A comparison of two defamation lawsuits

Not an exhaustive comparison, just the highlights.

Ezra Levant is in court today fighting:

“an exceedingly political lawsuit” designed to shut him out of public debate, brought by a “master of lawfare.”

The details, so far as we know, include:

Court documents indicate this week’s trial will turn on Mr. Awan’s claim that Mr. Levant, on his blog in 2009, “variously described [him] as “Khurrum Awan the liar,” “stupid, a “fool,” a “serial, malicious, money-grubbing liar,” and “unequivocally implied that he was an anti-Semite and perjurer.”

Mr. Awan is asking for $50,000 in damages.

I will be attending Discoveries on Thursday for Michael Bird’s defamation suit against me. I can’t go into the specifics of what was said that has upset the bishop, but his claim for damages against me is $400,000.

An interesting contrast in amounts sought between the secular and the ecclesiastical.

Saudi Arabia v.s. Ethical Oil

The Saudi government has hired a law firm to prevent the airing of an advertisement by ethicaloil.org. The advertisement makes the redundantly obvious point that it is better to buy oil from Alberta than an Islamist, misogynistic, anti-Semitic tyranny that would have remained a sand-ridden wasteland populated by antediluvian barbarians had it not been for a Paleozoic accident.

From here:

OTTAWA – Efforts to silence an advertising campaign about Saudi Arabian oil before it re-airs in Canada have succeeded in keeping the ads off of CTV News Channel.

QMI Agency has acquired an e-mail that indicates the broadcaster cancelled a booking for an Ethicaloil.org ad campaign that presents Saudi Arabian oil as an ‘unethical’ energy choice.

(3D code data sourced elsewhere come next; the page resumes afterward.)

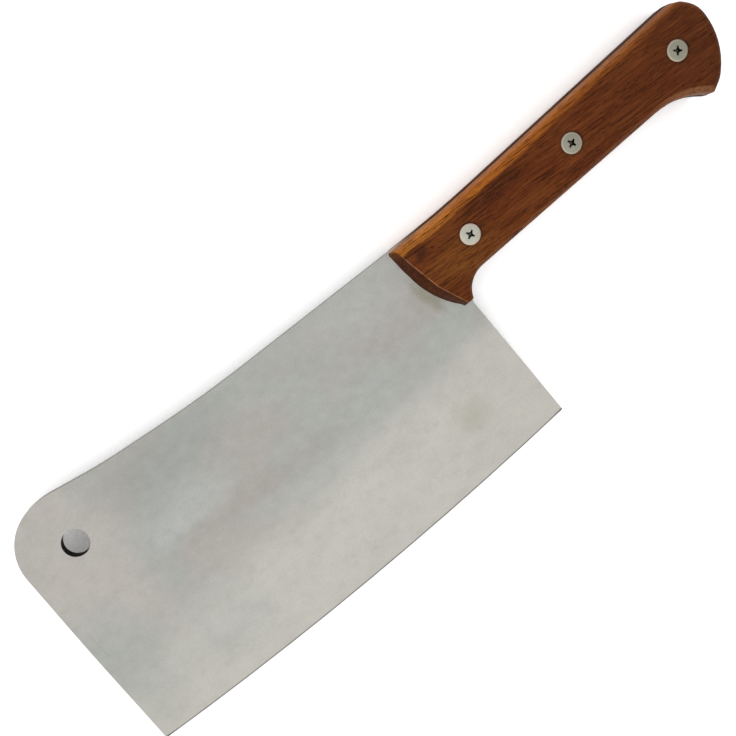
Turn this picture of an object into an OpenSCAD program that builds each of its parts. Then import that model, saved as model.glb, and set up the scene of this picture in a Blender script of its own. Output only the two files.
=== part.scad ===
// Chinese cleaver with a full tang, two wooden scales and three cross-head handle screws.
// Drawing axes: x = 0 at the handle's front end with +x to the butt, y = 0 on the straight
// spine with +y away from the edge, z = 0 in the middle of the steel.
// The finished part is moved so that it lies on its rear scale, centred over the origin.

/* [Blade] */
// From the handle's front end to the front edge, along the spine line
blade_l = 169.4; // [130:1:220]
// Thickness of the steel at the spine and in the tang
spine_t = 4.5; // [2.5:0.1:6]
// From the spine line down to the toe
toe_depth = 90.5; // [70:0.5:110]
// From the spine line down to the heel
heel_depth = 84.1; // [66:0.5:100]
// How far the cutting edge bows out between toe and heel
edge_bow = 3.1; // [1:0.1:8]
// Lean of the front edge: the toe reaches further forward than the nose, in degrees
front_lean = 1.5; // [0:0.1:5]
// Lean of the heel edge, in degrees
heel_lean = 3.2; // [0:0.1:6]
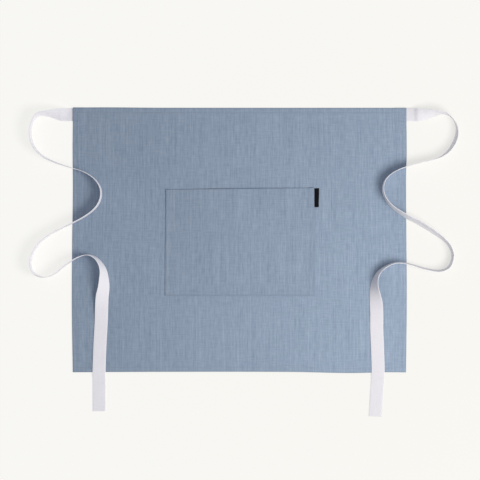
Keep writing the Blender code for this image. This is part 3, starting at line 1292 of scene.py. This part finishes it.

“Our position should be that we are in receipt of notice of a legal dispute with respect to this spot and that, accordingly, we will not broadcast the spot until the legal dispute is resolved,” reads the e-mail quoting CTV’s legal department.

The ads have raised the ire of the Saudi government because they equate buying Saudi oil with helping fund a kingdom that oppresses women while presenting Alberta’s oilsands as a more humane alternative.

Sun News Network is still running the ads.

Saudi Arabia’s government has hired a high-powered law firm to get the ads banned. Individual broadcasters have also received warnings not to run the ads.

The Saudis clearly find the advertisement convincing or they would not be exerting themselves to suppress it.